■ YOUR TASK
Each line that includes the word "three" counts once; give the total and nothing more.
## Begin
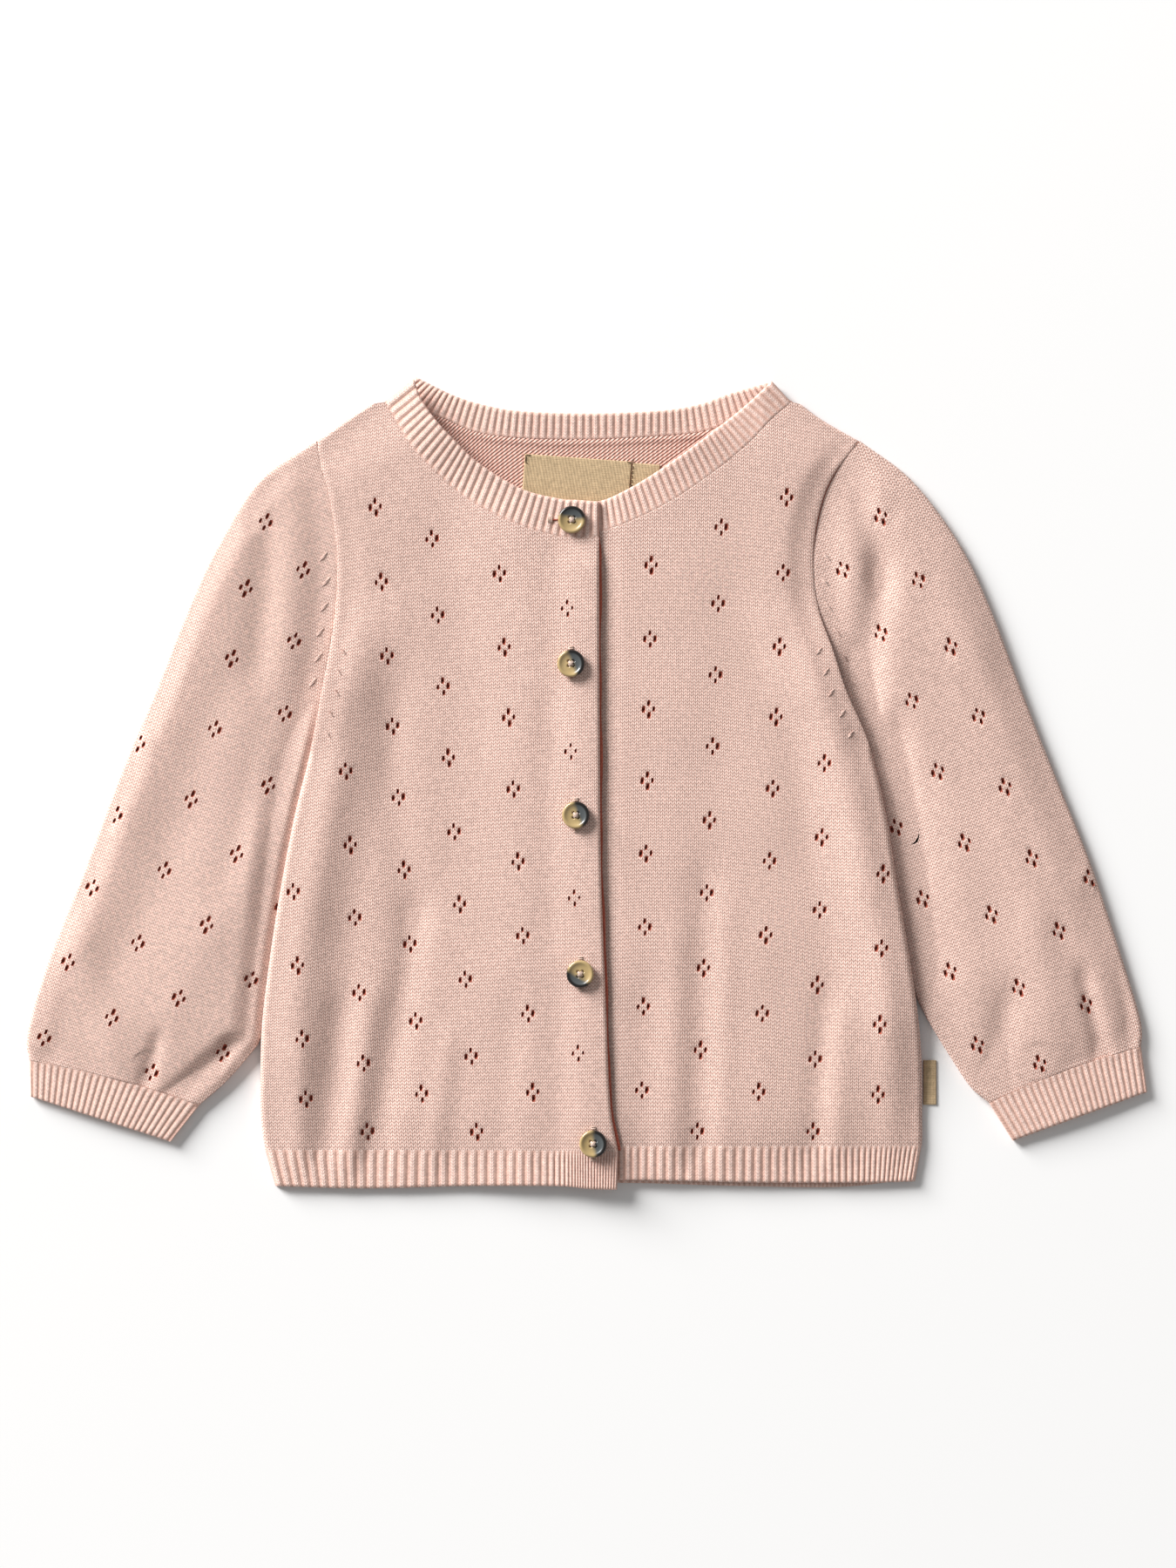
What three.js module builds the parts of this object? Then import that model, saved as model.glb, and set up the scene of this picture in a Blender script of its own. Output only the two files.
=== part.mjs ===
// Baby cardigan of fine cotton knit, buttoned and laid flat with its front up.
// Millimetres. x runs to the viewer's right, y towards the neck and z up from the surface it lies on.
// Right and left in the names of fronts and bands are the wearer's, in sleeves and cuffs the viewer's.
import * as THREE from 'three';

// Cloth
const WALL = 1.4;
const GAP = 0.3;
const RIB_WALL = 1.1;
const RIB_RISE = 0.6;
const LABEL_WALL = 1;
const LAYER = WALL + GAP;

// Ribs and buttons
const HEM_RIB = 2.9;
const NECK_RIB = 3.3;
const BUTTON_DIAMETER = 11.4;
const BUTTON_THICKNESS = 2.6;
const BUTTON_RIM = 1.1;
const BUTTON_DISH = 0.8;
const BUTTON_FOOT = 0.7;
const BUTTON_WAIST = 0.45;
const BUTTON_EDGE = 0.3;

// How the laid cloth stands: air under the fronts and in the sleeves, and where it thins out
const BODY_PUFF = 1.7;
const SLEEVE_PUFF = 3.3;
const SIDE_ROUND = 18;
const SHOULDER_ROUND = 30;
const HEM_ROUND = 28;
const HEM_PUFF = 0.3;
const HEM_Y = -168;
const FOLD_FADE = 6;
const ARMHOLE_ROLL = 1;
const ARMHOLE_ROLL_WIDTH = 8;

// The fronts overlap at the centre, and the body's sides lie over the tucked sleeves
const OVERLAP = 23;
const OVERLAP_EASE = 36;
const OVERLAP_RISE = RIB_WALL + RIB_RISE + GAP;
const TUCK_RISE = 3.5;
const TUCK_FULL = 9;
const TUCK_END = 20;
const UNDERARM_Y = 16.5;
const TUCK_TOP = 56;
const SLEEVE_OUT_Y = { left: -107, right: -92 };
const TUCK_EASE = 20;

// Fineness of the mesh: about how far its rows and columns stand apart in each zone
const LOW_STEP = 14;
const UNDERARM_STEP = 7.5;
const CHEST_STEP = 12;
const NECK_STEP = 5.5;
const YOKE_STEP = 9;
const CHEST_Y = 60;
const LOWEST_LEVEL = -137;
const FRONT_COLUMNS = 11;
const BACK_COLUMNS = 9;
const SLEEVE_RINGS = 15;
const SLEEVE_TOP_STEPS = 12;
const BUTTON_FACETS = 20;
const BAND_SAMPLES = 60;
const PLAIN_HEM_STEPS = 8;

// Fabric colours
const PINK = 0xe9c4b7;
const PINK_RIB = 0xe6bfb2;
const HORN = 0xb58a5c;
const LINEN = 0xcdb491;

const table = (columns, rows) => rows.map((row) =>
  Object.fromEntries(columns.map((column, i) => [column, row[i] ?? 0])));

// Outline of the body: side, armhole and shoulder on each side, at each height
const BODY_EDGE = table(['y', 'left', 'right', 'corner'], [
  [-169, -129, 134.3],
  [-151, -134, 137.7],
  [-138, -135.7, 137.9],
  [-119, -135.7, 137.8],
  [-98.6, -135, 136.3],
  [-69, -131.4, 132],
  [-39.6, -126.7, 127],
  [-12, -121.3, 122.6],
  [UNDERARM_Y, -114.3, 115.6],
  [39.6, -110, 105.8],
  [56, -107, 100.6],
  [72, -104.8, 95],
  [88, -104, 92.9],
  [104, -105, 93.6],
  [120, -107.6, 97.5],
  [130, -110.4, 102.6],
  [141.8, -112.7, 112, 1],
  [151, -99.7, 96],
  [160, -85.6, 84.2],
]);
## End
■ WRITTEN RESPONSE
2